**Data for this exercise**
* BEGIN *

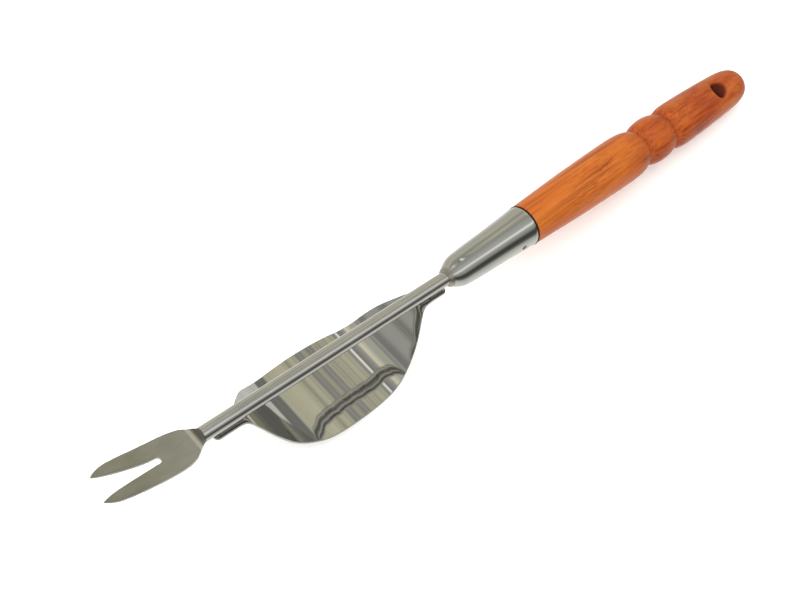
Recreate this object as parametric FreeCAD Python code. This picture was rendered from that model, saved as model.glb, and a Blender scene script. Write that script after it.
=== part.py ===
import FreeCAD, Part
import math
import os

# Hand weeder with a curved fulcrum plate, millimetres.
# Built along the shank's axis (X from fork to butt, Z up, X = 0 close to the neck), then tipped
# on to the surface it rests on and moved so that the origin is the bottom centre of the box.

# ---- driving dimensions ----
ROD_R = 3.5            # bar radius
TANG_END = 232.0       # end of the tang inside the handle

FORK_T = 1.9           # thickness of the forged blade
FORK_TOP = 1.35        # height of the flat blade's upper face over the shank's axis
FORK_BOW = 0.0045      # upward bow of the blade, z = FORK_BOW * (x - BOW_X)^2
BOW_X = -5.0
NECK_X = -1.9          # where the blade's ramp reaches the round bar
NECK_TAPER = 0.64      # the shoulder widens from the bar by this much for each millimetre
# outlines of the blade in plan, from the neck to the tips; the right tine (-Y) is about 2 mm longer
LEFT_OUT = [(-2.9, 4.3), (-4.3, 5.25), (-6.1, 6.3), (-8.0, 7.15), (-10.0, 7.8), (-12.5, 8.35), (-16.2, 8.85),
            (-20.5, 9.1), (-25.0, 9.3), (-30.0, 9.45), (-35.0, 9.5), (-39.0, 9.4), (-42.6, 9.0), (-45.4, 8.25),
            (-47.6, 7.25), (-49.4, 6.05)]
LEFT_IN = [(-49.4, 5.85), (-47.6, 5.3), (-45.0, 4.7), (-41.5, 4.0), (-37.5, 3.3), (-33.4, 2.65), (-29.3, 2.05), (-23.2, 1.6)]
RIGHT_OUT = [(-2.9, -4.3), (-4.3, -5.3), (-6.1, -6.4), (-8.0, -7.4), (-10.0, -8.15), (-12.5, -8.75), (-15.5, -9.05),
             (-20.5, -9.15), (-25.0, -9.1), (-30.0, -8.95), (-35.0, -8.8), (-39.0, -8.7), (-43.0, -8.5), (-46.9, -7.95),
             (-49.6, -7.0), (-51.4, -6.15)]
RIGHT_IN = [(-51.4, -6.0), (-49.8, -5.35), (-48.0, -4.75), (-44.5, -3.9), (-38.2, -2.95), (-30.0, -2.1), (-23.2, -1.6)]
SLOT_ROOT_X = -21.1    # root of the slot

PLATE_T = 1.2          # sheet thickness
PLATE_Z = -31.0        # middle of the sheet at the flat bottom, from the shank's axis
FRONT_SLOPE = 48.0     # slopes of the two sides, degrees
REAR_SLOPE = 51.0
FRONT_X = 20.0         # where the front side would meet the tongue without its bend
REAR_X = 120.2
FRONT_R = 37.0         # bends between the sides and the bottom (middle of the sheet)
REAR_R = 15.0
BEND_R = 5.0           # bends between the tongues and the sides
# (x, half width) of the sheet in plan
PLATE_PLAN = [(14.0, 4.45), (16.5, 4.55), (18.3, 4.95), (19.8, 5.8), (21.3, 7.1), (23.4, 9.0), (28.0, 12.9), (35.0, 16.7),
              (44.0, 19.5), (54.0, 21.6), (64.0, 22.4), (74.0, 22.4), (84.0, 21.8), (94.0, 20.4), (103.0, 17.8),
              (110.0, 14.1), (115.5, 9.6), (118.3, 7.1), (120.3, 5.7), (122.5, 4.9), (125.5, 4.5)]
TONGUE_W = 4.45        # half width of the tongues
TONGUE_X0 = 3.3        # front end of the front tongue
TONGUE_X1 = 136.0      # rear end of the rear tongue

WELD_F = (6.0, 14.5)   # front weld, from and to
WELD_R = (126.5, 134.0)

SET_X = 141.0          # the ferrule and handle are set up slightly from here
SET_DEG = 3.05
FER_X0 = 139.3         # ferrule nose
FER_X1 = 190.9         # ferrule rim
FER_WALL = 1.2
# outer profile of the ferrule
FER_OUT = [(139.3, 4.7), (140.3, 5.6), (142.2, 6.75), (144.6, 7.65), (147.8, 8.15), (151.5, 8.43), (167.0, 9.15), (178.4, 9.75),
           (190.9, 10.62)]
PIN_X = 181.5
PIN_R = 1.25
PIN_HEAD = 0.25        # how far the pin's domed ends stand out

HOLE_X = 336.6         # hanging hole
HOLE_R = 4.25
HOLE_TURN = 13.0       # turned about the handle's axis, towards -Y, degrees
HOLE_SOFT = 1.7        # rounding at the mouths
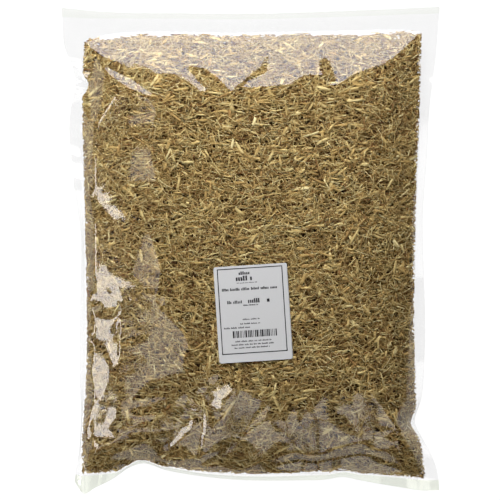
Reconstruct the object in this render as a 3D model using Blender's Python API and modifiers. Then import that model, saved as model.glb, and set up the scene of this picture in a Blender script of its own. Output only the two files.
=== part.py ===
"""Cut and dried poke root, packed full into a clear pouch that is welded along its edges.

The pouch lies on its back. It is two webs of film, and each is a sheet whose grid of points is laid on
the shape of the filled pouch: the plan comes from the four seam lines round the pocket, and the height
from the distance to the nearest seam. The root inside is a core that follows the same shape a little
further in, covered with splinters that lie along its surface. A paper label sits on the front web.

Metres, +Z up, +Y towards the top of the pouch, origin on the surface it lies on, under its middle.
"""

import math
import random

import bmesh
import bpy
import numpy as np

# The film is drawn thicker than the real one, which is about 0.1 mm, so that it stays a sound solid.
FILM = 0.0006
WEB_GAP = 0.0003
PLY_GAP = 0.0004
SEAL_WIDTH = 0.0100

# Heights above the surface that the pouch lies on.
TOP_HEIGHT = 0.0435
CROWN = 0.0025
SEAM_MIDDLE_HEIGHT = 0.0135
SEAM_CORNER_HEIGHT = 0.0065
LOWEST_MARGIN = 0.0022
TOP_SAG = 0.0025
SIDE_SAG = 0.0010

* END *

**Requirements**
Output the lines from the line containing "Reconstruct the object" to the end, both included; add nothing.

**Written solution**
Reconstruct the object in this render as a 3D model using Blender's Python API and modifiers. Then import that model, saved as model.glb, and set up the scene of this picture in a Blender script of its own. Output only the two files.
=== part.py ===
"""Cut and dried poke root, packed full into a clear pouch that is welded along its edges.

The pouch lies on its back. It is two webs of film, and each is a sheet whose grid of points is laid on
the shape of the filled pouch: the plan comes from the four seam lines round the pocket, and the height
from the distance to the nearest seam. The root inside is a core that follows the same shape a little
further in, covered with splinters that lie along its surface. A paper label sits on the front web.

Metres, +Z up, +Y towards the top of the pouch, origin on the surface it lies on, under its middle.
"""

import math
import random

import bmesh
import bpy
import numpy as np

# The film is drawn thicker than the real one, which is about 0.1 mm, so that it stays a sound solid.
FILM = 0.0006
WEB_GAP = 0.0003
PLY_GAP = 0.0004
SEAL_WIDTH = 0.0100

# Heights above the surface that the pouch lies on.
TOP_HEIGHT = 0.0435
CROWN = 0.0025
SEAM_MIDDLE_HEIGHT = 0.0135
SEAM_CORNER_HEIGHT = 0.0065
LOWEST_MARGIN = 0.0022
TOP_SAG = 0.0025
SIDE_SAG = 0.0010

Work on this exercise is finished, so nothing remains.